AfD-Wähler:innen sehen sich als Propheten des drohenden Untergangs
„Inhalte und Parteiprogramme sind bei allen Wahlen stets nur ein Aspekt neben anderen“, sagt Philipp Rhein, Soziologe an der Universität Kassel. Stimmungen und Emotionen hätten schon immer eine Rolle für Wahlentscheidungen gespielt, erklärt er. Doch die AfD verstehe es wie keine andere Partei, aus Zuspitzungen, Konflikten und Polarisierungen Wahlerfolge zu machen. Nicht ihr politisches Programm sei entscheidend, um ihre Wähler:innen zu mobilisieren, sagt Rhein, sondern „ihre Fähigkeit, einen bestimmten Katastrophismus und Alarmismus zu befeuern und auszubeuten.“
Für sein Buch mit dem Titel „Rechte Zeitverhältnisse“ hat er lange Interviews mit AfD-Wähler:innen geführt. Ein Motiv zeigte sich in allen Gesprächen: Seine Interviewpartner:innen hatten jeden Glauben an die Zukunft verloren. Rhein nennt das „Zukunftsverschlossenheit“.

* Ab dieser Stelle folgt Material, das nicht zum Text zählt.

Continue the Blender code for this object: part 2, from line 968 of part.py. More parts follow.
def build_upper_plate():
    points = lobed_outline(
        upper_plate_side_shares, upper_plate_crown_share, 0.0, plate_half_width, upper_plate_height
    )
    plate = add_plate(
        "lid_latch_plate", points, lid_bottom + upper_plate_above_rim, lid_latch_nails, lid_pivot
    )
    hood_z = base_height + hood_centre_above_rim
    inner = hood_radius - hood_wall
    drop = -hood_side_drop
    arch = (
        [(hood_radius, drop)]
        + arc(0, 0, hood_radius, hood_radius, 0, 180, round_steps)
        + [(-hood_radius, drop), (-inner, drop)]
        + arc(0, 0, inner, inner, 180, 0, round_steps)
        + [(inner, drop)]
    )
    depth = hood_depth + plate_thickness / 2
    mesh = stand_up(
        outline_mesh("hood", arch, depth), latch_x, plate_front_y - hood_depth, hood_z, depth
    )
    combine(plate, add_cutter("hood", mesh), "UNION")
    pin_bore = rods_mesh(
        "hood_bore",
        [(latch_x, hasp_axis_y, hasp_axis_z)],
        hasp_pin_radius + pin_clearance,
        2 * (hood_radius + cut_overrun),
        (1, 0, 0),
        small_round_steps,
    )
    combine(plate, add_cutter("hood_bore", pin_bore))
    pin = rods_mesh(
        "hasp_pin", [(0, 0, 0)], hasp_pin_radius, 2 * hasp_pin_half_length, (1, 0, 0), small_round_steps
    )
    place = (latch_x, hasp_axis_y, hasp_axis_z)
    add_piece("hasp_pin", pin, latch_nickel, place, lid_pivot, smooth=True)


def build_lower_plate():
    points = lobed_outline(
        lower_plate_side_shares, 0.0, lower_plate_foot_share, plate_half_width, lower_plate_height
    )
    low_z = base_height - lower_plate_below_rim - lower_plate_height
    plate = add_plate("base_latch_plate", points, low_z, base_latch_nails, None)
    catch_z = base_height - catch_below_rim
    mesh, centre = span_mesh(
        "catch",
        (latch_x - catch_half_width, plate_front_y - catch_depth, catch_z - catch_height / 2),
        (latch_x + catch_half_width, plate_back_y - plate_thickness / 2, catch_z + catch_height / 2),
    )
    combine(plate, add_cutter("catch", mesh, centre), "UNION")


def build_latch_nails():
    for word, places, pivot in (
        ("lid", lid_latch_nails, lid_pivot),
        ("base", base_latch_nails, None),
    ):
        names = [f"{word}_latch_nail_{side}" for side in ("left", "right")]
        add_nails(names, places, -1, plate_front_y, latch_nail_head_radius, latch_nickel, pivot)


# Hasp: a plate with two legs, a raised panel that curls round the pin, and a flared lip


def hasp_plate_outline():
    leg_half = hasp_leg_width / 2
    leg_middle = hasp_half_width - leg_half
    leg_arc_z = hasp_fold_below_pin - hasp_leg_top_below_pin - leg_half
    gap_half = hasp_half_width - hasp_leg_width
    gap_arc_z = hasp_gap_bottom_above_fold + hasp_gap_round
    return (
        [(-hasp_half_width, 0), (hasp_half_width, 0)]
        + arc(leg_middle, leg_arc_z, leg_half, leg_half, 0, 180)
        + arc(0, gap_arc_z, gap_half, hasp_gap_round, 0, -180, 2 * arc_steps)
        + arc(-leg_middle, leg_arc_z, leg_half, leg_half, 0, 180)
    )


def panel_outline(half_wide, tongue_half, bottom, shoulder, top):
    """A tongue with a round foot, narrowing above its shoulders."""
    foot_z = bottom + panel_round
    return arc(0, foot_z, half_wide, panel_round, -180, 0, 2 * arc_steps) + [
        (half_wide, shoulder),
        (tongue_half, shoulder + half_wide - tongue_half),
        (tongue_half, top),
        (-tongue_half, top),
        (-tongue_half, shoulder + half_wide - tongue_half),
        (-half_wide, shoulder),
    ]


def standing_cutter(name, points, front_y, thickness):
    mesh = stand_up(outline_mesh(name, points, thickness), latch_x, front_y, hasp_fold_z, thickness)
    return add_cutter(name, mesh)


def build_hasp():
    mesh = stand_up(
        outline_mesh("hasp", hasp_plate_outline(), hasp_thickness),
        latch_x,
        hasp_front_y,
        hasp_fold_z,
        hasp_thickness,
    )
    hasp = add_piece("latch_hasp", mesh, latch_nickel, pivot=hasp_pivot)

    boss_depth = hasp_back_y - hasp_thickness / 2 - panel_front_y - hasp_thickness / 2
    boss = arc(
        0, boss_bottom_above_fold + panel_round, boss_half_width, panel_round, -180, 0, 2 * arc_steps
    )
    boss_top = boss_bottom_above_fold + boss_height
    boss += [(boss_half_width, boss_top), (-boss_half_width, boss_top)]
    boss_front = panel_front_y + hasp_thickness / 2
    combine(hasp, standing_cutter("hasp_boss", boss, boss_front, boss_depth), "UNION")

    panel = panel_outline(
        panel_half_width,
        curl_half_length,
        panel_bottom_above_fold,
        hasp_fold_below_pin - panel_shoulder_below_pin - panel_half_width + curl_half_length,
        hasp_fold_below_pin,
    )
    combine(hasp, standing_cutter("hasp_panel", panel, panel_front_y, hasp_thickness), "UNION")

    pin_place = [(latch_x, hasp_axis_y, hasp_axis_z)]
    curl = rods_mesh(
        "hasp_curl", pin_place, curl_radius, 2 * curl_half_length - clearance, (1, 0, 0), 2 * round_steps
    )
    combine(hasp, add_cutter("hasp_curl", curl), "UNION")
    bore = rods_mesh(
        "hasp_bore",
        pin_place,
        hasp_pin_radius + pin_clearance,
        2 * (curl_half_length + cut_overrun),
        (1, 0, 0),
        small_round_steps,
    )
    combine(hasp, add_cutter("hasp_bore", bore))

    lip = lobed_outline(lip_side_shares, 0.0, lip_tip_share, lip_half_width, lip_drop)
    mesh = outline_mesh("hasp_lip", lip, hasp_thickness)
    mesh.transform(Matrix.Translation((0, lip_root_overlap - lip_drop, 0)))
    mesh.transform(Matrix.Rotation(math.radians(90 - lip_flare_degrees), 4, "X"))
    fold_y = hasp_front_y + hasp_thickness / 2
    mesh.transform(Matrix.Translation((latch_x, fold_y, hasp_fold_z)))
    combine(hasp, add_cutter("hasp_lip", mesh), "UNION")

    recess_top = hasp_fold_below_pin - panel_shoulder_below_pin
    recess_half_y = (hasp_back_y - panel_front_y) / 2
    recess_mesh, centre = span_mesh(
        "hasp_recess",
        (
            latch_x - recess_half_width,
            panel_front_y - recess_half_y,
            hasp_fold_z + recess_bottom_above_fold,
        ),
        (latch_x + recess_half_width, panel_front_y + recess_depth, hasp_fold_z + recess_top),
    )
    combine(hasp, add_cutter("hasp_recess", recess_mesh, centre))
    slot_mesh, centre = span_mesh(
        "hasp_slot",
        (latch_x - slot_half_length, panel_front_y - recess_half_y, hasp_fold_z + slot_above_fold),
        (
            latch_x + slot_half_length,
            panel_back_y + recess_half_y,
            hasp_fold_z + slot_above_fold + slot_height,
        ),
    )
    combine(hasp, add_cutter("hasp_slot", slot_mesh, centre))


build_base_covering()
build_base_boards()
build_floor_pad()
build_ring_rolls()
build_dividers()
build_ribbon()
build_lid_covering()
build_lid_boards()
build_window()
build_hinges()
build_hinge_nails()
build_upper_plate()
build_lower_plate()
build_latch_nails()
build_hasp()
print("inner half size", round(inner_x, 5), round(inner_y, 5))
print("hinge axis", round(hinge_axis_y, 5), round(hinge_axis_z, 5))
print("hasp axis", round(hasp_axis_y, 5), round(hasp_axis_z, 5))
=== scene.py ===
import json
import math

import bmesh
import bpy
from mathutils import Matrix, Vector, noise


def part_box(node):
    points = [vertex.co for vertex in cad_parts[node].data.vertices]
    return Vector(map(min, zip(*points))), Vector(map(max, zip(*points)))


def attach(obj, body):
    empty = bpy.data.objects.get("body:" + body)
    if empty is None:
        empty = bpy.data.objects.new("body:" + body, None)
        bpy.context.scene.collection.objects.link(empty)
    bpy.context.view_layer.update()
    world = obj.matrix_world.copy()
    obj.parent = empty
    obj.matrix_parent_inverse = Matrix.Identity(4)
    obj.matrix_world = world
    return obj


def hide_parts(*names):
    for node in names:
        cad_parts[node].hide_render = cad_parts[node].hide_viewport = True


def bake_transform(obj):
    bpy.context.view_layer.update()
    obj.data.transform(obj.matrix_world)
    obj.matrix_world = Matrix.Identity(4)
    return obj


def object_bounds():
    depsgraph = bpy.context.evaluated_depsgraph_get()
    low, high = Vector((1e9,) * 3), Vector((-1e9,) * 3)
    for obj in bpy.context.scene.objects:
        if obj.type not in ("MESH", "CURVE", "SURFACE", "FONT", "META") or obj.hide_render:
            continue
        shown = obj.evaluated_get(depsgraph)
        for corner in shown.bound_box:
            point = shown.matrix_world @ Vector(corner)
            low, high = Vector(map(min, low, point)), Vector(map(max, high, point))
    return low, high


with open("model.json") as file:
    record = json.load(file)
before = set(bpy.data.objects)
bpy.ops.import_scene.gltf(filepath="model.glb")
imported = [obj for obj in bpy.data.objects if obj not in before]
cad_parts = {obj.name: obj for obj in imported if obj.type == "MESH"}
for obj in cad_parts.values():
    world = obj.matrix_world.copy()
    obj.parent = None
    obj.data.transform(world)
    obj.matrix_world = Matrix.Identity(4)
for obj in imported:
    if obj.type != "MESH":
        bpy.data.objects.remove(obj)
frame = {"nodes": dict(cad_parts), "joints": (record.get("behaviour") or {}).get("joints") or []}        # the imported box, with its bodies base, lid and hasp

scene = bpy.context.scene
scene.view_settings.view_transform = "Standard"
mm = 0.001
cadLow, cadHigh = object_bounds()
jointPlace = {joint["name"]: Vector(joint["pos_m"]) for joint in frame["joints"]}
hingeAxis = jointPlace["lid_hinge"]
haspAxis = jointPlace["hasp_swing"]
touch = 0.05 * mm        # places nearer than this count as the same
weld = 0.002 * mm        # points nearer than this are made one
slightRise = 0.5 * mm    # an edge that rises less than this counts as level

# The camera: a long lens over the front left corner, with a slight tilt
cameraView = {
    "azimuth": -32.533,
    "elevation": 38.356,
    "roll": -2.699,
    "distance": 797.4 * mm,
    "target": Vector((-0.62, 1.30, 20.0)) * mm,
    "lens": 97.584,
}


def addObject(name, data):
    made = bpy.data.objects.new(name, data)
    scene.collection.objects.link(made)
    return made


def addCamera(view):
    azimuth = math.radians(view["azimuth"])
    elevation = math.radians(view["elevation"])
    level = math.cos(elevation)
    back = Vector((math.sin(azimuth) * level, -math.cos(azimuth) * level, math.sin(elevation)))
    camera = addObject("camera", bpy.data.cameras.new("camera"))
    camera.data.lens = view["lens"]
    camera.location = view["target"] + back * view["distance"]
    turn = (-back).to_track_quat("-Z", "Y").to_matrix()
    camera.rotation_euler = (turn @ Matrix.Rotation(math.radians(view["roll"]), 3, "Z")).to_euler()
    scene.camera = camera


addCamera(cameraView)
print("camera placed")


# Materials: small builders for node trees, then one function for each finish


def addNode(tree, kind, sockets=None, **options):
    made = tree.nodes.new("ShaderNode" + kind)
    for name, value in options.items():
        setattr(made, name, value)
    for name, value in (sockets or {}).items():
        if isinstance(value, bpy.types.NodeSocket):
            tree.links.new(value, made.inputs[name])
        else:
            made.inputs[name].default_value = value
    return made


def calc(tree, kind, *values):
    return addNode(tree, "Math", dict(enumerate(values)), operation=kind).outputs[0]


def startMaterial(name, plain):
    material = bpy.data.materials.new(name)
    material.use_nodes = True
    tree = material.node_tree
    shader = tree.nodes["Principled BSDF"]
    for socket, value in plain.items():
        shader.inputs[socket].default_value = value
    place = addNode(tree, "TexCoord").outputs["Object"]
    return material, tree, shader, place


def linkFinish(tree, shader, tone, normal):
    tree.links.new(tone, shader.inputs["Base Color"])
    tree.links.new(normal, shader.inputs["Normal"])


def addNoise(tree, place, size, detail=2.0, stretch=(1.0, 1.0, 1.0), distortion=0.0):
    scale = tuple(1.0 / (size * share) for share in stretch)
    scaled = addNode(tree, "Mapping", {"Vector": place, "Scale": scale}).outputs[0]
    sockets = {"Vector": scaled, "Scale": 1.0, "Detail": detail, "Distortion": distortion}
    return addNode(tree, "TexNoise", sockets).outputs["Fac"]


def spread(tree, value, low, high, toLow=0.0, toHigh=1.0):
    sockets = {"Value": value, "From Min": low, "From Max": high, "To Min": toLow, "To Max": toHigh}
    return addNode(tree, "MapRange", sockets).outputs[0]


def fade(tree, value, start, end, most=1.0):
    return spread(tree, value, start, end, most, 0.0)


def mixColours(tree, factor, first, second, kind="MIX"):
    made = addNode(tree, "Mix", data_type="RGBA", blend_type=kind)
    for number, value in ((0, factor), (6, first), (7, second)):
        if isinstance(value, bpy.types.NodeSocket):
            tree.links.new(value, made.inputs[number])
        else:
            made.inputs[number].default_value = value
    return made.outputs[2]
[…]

In der Nachkriegszeit des 20. Jahrhunderts waren Gesellschaften weitgehend auf Fortschritt eingestellt und stellten sich die Zukunft als bessere Zeit vor. Parteien boten zwar unterschiedliche Visionen an, wie diese Zukunft aussehen könnte – doch die Mehrheit glaubte daran, dass sie sich mit demokratischen Mitteln gestalten lasse. Dieser Glaube sei AfD-Wähler:innen abhandengekommen, sagt Rhein. Komplett. Stattdessen denken sie, dass das Land kurz vor der Apokalypse steht.

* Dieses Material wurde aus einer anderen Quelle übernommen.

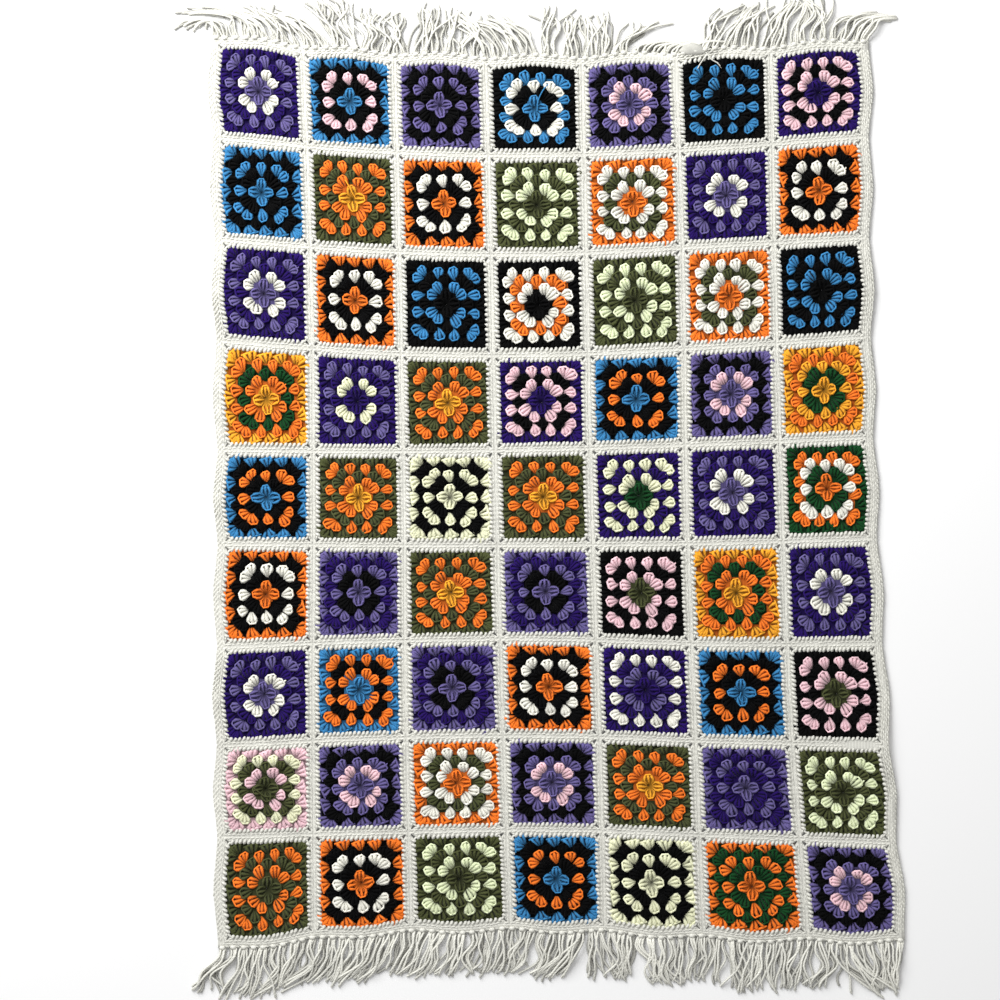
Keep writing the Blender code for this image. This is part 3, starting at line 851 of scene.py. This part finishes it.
def build_tails():
    """Short ends of yarn that lie on top of some squares."""
    letters = sorted({tail[2] for tail in TAILS})
    yarn = Yarn()
    share = np.linspace(0, 1, TAIL_STATIONS)
    height = TAIL_HEIGHT - TAIL_DIP * np.cos(math.pi * share) ** TAIL_DIP_POWER
    radius = TAIL_RADIUS * np.where(share == 1, TAIL_TIP, 1.0)
    for column, row, letter, places in TAILS:
        across, up = (station_curve(values, share) for values in np.array(places).T)
        path = square_to_world(column, row, np.stack((across, up, height), -1))
        yarn.tubes(path[None], radius[None], TAIL_SIDES, letters.index(letter), 1.0)
    return yarn.piece("loose_ends", "patchwork_yarn", letters)


# ---- seams and borders
SEAM_STATIONS = 40  # of a seam's line, before its stitches are set along it
SEAM_SWING, SEAM_SWING_STRAY = 0.0012, 0.0002  # of the yarn to each side of the seam
SEAM_HEIGHT, SEAM_RISE = 0.0036, 0.0004  # and up and down about its own height
SEAM_YARN = 0.75  # its radius, in yarn radii
SEAM_TONE, SEAM_SIDES = 0.98, 3


def along_line(points, share):
    """Points at shares (0 to 1) of the length of a path."""
    step = np.linalg.norm(np.diff(points, axis=0), axis=1)
    place = np.concatenate(([0], np.cumsum(step)))
    place /= place[-1]
    return np.stack([np.interp(share, place, points[:, k]) for k in range(points.shape[1])], -1)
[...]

„Sie glauben, sie hätten den drohenden Untergang der Gesellschaft durchschaut und wehren sich, indem sie die AfD wählen“, erklärt er. Schließlich sei das die einzige Partei, die permanent den Untergang der Gesellschaft heraufbeschwört. Ihre Wähler:innen empfänden sich als „elitäre Untergangspropheten“: Weil ihre Werte, ihr Konsumverhalten und ihr Sprachgebrauch heute nicht mehr unwidersprochen bleiben, glauben sie, von der Gesellschaft auf dramatische Weise ausgestoßen zu sein. Das verarbeiten sie, indem sie glauben, einen besonderen Einblick in die Katastrophe der Gegenwart zu haben.
„Das sind Motive, die wir aus christlichen Endzeitsekten kennen“, sagt Rhein. Den widersprüchlichen Mechanismus einer solchen Empfindung beschreibt er als „negative Privilegierung“: Wer glaubt, als einer von wenigen den Durchblick zu haben, fühle sich besser, sagt er. Es werte die eigenen Erfahrungen auf.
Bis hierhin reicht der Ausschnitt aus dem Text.